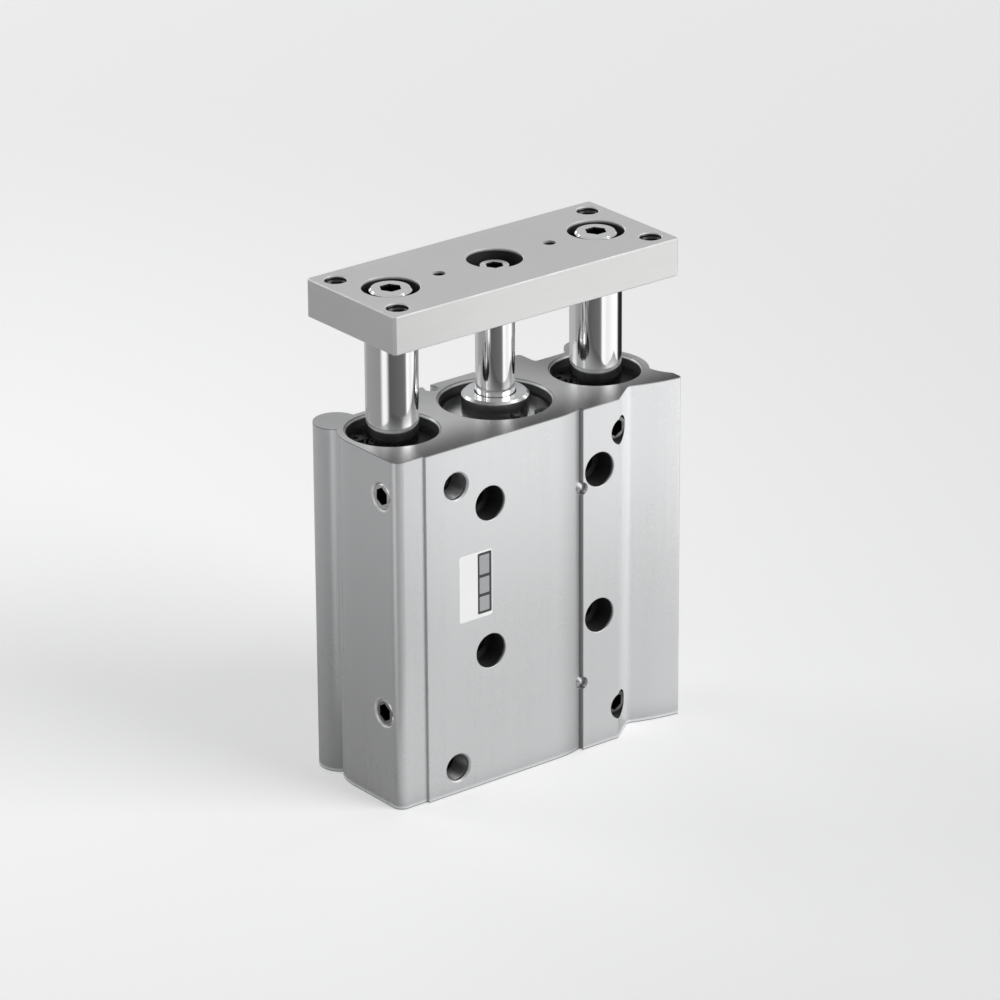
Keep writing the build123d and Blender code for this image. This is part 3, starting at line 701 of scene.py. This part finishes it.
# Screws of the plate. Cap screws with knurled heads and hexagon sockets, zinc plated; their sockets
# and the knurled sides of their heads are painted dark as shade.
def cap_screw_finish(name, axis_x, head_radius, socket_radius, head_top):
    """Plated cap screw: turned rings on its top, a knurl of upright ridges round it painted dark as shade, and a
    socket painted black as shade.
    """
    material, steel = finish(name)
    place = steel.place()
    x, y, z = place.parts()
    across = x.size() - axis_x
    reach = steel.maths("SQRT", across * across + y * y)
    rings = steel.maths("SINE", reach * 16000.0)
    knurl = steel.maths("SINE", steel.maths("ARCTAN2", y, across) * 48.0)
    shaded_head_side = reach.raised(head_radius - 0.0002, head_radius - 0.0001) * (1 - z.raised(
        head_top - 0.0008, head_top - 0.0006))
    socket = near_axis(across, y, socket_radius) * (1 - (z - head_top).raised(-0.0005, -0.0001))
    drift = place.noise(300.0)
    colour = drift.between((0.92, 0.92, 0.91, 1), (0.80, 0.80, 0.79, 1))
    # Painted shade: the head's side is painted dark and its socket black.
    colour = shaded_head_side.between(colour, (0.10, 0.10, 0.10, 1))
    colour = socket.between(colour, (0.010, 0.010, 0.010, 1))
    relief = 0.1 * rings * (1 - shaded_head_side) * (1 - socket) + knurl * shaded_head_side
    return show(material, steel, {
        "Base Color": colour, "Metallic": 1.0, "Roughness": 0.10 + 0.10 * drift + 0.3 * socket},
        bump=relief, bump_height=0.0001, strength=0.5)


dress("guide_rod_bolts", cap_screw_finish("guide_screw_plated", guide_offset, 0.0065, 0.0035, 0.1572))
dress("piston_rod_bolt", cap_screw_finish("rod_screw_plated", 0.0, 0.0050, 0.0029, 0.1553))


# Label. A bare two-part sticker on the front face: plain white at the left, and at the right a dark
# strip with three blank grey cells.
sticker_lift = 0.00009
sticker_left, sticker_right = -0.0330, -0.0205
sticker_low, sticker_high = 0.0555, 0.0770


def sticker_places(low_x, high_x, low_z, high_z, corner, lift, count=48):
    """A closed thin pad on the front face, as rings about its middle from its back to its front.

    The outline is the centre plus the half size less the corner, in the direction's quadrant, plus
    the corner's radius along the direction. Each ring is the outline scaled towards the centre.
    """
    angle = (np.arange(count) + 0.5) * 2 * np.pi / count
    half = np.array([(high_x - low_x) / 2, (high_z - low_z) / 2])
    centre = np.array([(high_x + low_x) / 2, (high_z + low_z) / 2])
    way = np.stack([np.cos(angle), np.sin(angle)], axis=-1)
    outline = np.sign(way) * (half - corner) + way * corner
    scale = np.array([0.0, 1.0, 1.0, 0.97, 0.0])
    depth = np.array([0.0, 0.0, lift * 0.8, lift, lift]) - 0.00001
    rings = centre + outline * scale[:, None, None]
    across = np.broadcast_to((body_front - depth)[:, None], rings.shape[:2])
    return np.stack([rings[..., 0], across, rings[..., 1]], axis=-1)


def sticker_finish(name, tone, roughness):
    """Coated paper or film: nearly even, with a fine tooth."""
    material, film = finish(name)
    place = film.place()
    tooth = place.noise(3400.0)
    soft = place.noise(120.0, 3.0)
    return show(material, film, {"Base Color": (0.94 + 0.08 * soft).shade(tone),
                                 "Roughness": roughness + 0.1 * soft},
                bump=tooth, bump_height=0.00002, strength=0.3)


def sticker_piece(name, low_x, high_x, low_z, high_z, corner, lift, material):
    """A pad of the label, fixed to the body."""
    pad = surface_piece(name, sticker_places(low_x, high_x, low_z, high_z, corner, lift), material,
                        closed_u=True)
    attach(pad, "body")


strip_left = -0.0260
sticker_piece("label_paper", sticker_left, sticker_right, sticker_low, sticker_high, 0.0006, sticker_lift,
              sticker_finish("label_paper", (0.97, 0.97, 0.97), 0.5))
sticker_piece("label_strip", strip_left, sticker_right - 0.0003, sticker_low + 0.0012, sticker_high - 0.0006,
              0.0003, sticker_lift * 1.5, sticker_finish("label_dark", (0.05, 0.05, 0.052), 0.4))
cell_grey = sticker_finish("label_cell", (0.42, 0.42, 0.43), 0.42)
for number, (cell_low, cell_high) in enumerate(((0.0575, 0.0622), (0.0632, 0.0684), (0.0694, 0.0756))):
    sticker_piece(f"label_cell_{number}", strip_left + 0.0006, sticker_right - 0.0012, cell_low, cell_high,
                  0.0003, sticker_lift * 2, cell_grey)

######

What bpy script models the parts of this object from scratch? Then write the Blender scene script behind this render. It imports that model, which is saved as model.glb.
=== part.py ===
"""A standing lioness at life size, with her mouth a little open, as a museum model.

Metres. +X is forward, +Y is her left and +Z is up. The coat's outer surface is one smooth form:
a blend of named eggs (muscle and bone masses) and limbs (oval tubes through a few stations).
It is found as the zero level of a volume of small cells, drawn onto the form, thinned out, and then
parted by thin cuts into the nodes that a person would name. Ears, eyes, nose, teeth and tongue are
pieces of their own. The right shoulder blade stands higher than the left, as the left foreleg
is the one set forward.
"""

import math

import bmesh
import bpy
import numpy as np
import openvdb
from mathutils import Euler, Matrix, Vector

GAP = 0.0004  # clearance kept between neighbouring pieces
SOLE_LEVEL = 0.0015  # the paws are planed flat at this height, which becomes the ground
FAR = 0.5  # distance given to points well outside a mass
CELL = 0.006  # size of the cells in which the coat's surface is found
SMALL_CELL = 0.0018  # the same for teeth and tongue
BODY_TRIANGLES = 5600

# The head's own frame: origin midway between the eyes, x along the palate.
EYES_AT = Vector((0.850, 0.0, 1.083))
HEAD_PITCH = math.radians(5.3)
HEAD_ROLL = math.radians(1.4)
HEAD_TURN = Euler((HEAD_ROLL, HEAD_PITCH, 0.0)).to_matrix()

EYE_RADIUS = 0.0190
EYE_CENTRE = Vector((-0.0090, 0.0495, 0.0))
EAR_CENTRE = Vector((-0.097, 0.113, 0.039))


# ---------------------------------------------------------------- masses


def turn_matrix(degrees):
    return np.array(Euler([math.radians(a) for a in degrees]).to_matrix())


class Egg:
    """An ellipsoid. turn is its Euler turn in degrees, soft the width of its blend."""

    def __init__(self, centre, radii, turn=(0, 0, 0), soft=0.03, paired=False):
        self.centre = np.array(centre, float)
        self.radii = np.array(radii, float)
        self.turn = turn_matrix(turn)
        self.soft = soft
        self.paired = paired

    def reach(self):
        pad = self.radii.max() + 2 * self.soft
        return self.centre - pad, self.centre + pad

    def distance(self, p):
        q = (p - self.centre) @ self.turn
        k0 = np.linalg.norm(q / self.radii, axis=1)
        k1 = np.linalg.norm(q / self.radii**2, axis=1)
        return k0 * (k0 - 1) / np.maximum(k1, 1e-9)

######

• Directive:
Within the listing above, the range opens at the line with "What bpy script" and closes at the line with "a museum model.". Reproduce exactly the lines of that range, including both ends.

• In response:
What bpy script models the parts of this object from scratch? Then write the Blender scene script behind this render. It imports that model, which is saved as model.glb.
=== part.py ===
"""A standing lioness at life size, with her mouth a little open, as a museum model.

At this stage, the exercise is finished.